Immer noch Westlerin?
Was müssen Kabarettisten noch haben? „Resilienz“ lautet die Antwort. Klingt ein bisschen wie Petersilienz und meint die Fähigkeit, Krisen zu meistern. Früher nannte man so etwas dickes Fell.
Ob sie sich als Zugereiste diskriminiert fühlt, will ich wissen. „Eigentlich nicht“, erwidert sie. Ein befreundeter Kollege sagte ihr: „Nach fünfzehn Jahren Friedrichshain und sechs Jahren Moderation bei Jugendweihen darfst du dich als Ostlerin fühlen.“
„Ich glaube, über einen Humorstil zu verfügen, der auch von Ostdeutschen verstanden wird. Die haben das Zwischen-den-Zeilen-Lesen gelernt und denken Andeutungen weiter.“ Nicht unter die Gürtellinie zielen und auch nicht zynisch werden, gehört ebenfalls dazu.

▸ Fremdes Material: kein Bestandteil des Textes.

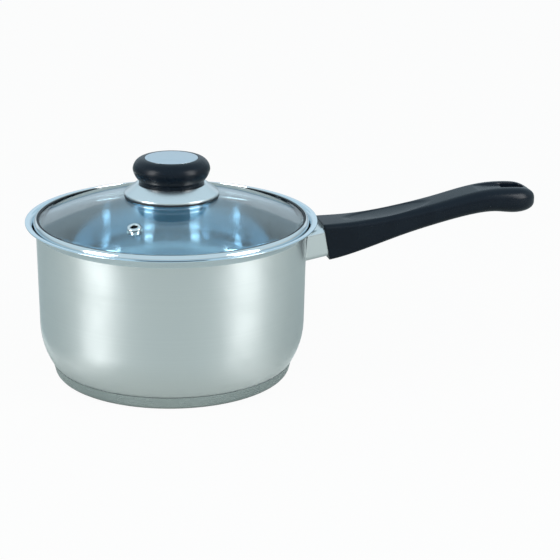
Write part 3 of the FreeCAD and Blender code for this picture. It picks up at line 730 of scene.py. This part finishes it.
@dataclass(frozen=True)
class Moulding:
    """A moulded plastic or rubber finish.

    Attributes:
        name: the material's name.
        colour: main colour.
        bloom: paler colour in the handled patches.
        roughness: mean roughness.
        ior: refractive index of its surface.
        texture: fineness of the mould's surface.
        depth: height of that texture in metres.
        gloss: strength of its mirror reflection; 0.5 is that of its refractive index.
    """

    HANDLING = {"Patch Scale": 60.0, "Least": 0.0, "Most": 1.0}
    WEAR = 0.14

    name: str
    colour: Colour
    bloom: Colour
    roughness: float
    ior: float = 1.58
    texture: float = 1400.0
    depth: float = 3e-6
    gloss: float = 0.5

    def material(self, effects: Effects) -> Material:
        """Build the finish.

        Args:
            effects: the shared shader groups.

        Returns:
            The material.
        """
        material, wiring = new_material(self.name)
        handled = grouped(wiring, effects.handling, self.HANDLING)
        skin = grouped(wiring, effects.lines[Grain.EVEN], {"Fineness": self.texture})
        colour = wiring.blend(handled, self.colour, self.bloom)
        rough = wiring.remap(
            handled, (1.0 - self.WEAR) * self.roughness, (1.0 + self.WEAR) * self.roughness,
        )
        bump = wiring.out("ShaderNodeBump", {"Height": skin, "Strength": 1.0, "Distance": self.depth})
        wiring.surface({
            "Base Color": colour, "Roughness": rough, "Normal": bump, "IOR": self.ior,
            "Specular IOR Level": self.gloss,
        })
        return material


@dataclass(frozen=True)
class Glass:
    """Clear tempered glass, a little deeper in tint towards its ground edge.

    Attributes:
        name: the material's name.
        colour: tint of the pane.
        edge_colour: tint at the rounded edge.
        edge_radius: distance from Z where the edge tint is full, in metres.
        ior: refractive index.
        roughness: roughness of the faces.
    """

    TINT_START = 0.93

    name: str
    colour: Colour
    edge_colour: Colour
    edge_radius: float
    ior: float = 1.5
    roughness: float = 0.01

    def material(self, _effects: Effects) -> Material:
        """Build the finish and return the material."""
        material, wiring = new_material(self.name)
        place = wiring.add("ShaderNodeTexCoord").outputs["Object"]
        start = self.TINT_START * self.edge_radius
        edge = wiring.remap(wiring.from_axis(place), 0.0, 1.0, start, self.edge_radius)
        colour = wiring.blend(edge, self.colour, self.edge_colour)
        wiring.surface({
            "Base Color": colour, "Roughness": self.roughness, "IOR": self.ior,
            "Transmission Weight": 1.0,
        })
        return material


class Finishes:
    """Every finish of the saucepan, by slot."""

    def __init__(self) -> None:
        """Build the materials."""
        effects = Effects()
        band = Extent.of("lid_band")
        made = {
            # The pan steel's polished tint is bluer than its satin colour: painted reflected light on
            # the pan's inside and lip.
            Slot.SATIN_STEEL: Metal("pan_steel", (0.725, 0.755, 0.75), 0.37, 0.08,
                                    stretch=0.75, polished_painted_tint=(0.66, 0.77, 0.84)),
            Slot.CAPSULE_STEEL: Metal("capsule_steel", (0.50, 0.55, 0.55), 0.26, 0.2, contrast=0.2),
            Slot.BRIGHT_STEEL: Metal("bright_steel", (0.76, 0.79, 0.80), 0.24, 0.08,
                                     depth=0.0, contrast=0.04),
            Slot.PLAIN_STEEL: Metal("plain_steel", (0.55, 0.58, 0.59), 0.3, 0.2, Grain.EVEN, 900.0),
            Slot.ZINC_STEEL: Metal("zinc_steel", (0.60, 0.62, 0.66), 0.28, 0.2, Grain.EVEN, 1200.0),
            Slot.ALUMINIUM_CORE: Metal("aluminium_core", (0.72, 0.73, 0.74), 0.45, 0.3,
                                       Grain.EVEN, 700.0),
            Slot.BRUSHED_DISC: Metal("brushed_disc", (0.64, 0.71, 0.77), 0.36, 0.3, contrast=0.25),
            Slot.TURNED_BRASS: Metal("turned_brass", (0.80, 0.60, 0.30), 0.25, 0.2),
            Slot.BLACK_BAKELITE: Moulding("black_bakelite", (0.003, 0.006, 0.011), (0.004, 0.008, 0.014),
                                          0.27, 1.45, gloss=0.22),
            Slot.DARK_SILICONE: Moulding("dark_silicone", (0.010, 0.013, 0.017), (0.018, 0.022, 0.027),
                                         0.55, 1.42, 900.0, 6e-6),
            Slot.TEMPERED_GLASS: Glass("tempered_glass", (0.86, 0.955, 0.98), (0.62, 0.84, 0.88),
                                       band.radius * MM),
        }
        self._by_slot = {slot: finish.material(effects) for slot, finish in made.items()}

    def __getitem__(self, slot: Slot) -> Material:
        """The material of a slot."""
        return self._by_slot[slot]


@dataclass
class Workshop:
    """What every sub-assembly builds with."""

    frame: dict
    finishes: Finishes
    lathe: Lathe

    def keep(self, slot: Slot, *nodes: str) -> None:
        """Dress frame nodes whose shape is right as it is."""
        for name in nodes:
            self.dress(self.frame["nodes"][name], slot)
            LOG.info("%s: frame node kept", name)

    def dress(self, piece: Object, slot: Slot) -> None:
        """Give a piece one finish."""
        piece.data.materials.clear()
        piece.data.materials.append(self.finishes[slot])

    def turned(
        self, name: str, spots: list[Spot], body: Body, slot: Slot, node: str, **settings: object,
    ) -> None:
        """Spin an outline in place of its node.

        Args:
            name: the piece's name.
            spots: its outline.
            body: the body it moves with.
            slot: the slot of its finish.
            node: the node it stands for.
            settings: the lathe's own settings.
        """
        fit(self.lathe.spin(name, spots, self.finishes[slot], **settings), body, slot, node)


# Pan


@dataclass
class PanBody:
    """The deep-drawn body with its rim, over a capsule base."""

    sheet: float = 0.6
    wall_lean: float = 0.86
    wall_radius: float = 80.5
    flare_height: float = 88.6
    belly_radius: float = 43.7
    heel_radius: float = 7.4
    heel_turn: float = 59.2
    flare_slope: float = 53.5
    bend_radius: float = 0.8
    lip_bend_radius: float = 1.4
    edge_softness: float = 0.25
    segments: int = 320

    def _walk(self, offset: float) -> Walk:
        """The outside face from the axis to the lip's edge, or a face inside it."""
        shell = Extent.of("pan_shell")
        inside = offset > 0.0
        wall = 90.0 - self.wall_lean
        heel_rise = self.heel_radius * (1.0 - cos(self.heel_turn))
        belly_rise = self.belly_radius * (cos(self.heel_turn) - cos(wall))
        length = (self.flare_height - shell.low.z - heel_rise - belly_rise) / sin(wall)
        belly_reach = self.belly_radius * (sin(wall) - sin(self.heel_turn))
        floor = self.wall_radius - length * cos(wall) - belly_reach - self.heel_radius * sin(
            self.heel_turn
        )
        bend_reach = self.bend_radius * (sin(wall) - sin(self.flare_slope))
        bend_rise = self.bend_radius * (cos(self.flare_slope) - cos(wall))
        lip_rise = self.lip_bend_radius * (1.0 - cos(self.flare_slope))
        rise = shell.high.z - self.sheet - self.flare_height
        slope = (rise - bend_rise - lip_rise) / sin(self.flare_slope)
        lip_reach = shell.radius - self.wall_radius - bend_reach - slope * cos(self.flare_slope)
        walk = Walk(0.0, shell.low.z, 0.0, offset, polish=1.0 if inside else 0.0)
        walk.ahead(floor, pieces=12)
        walk.bend(self.heel_radius, self.heel_turn)
        walk.bend(self.belly_radius, wall - self.heel_turn)
        walk.ahead(length, pieces=8)
        walk.polish = 1.0 if inside else 0.6
        walk.bend(self.bend_radius, self.flare_slope - wall)
        walk.ahead(slope)
        walk.bend(self.lip_bend_radius, -self.flare_slope)
        walk.ahead(lip_reach - self.lip_bend_radius * sin(self.flare_slope))
        return walk

    def build(self, shop: Workshop) -> None:
        """Make the body and dress the base."""
        spots = softened(sheet_outline(self._walk, self.sheet), self.edge_softness, ring=False)
        shop.turned(
            "pan_body", spots, Body.PAN, Slot.SATIN_STEEL, "pan_shell", ring=False,
            segments=self.segments,
        )
        shop.keep(Slot.CAPSULE_STEEL, "base_cover")
        shop.keep(Slot.ALUMINIUM_CORE, "base_core")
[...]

Vorurteile sterben wohl ebenso wenig aus, wie die Dummheit. Einerseits schmückt man sich mit dem kreativen Potential, das hier lebt, mit Leuten, die sich mit nicht gerade üppigen Einnahmen und ungewisser Zukunft abmühen, andererseits hängt man ihnen lebenslang ein Fremdsein an. Provinz in der Szene.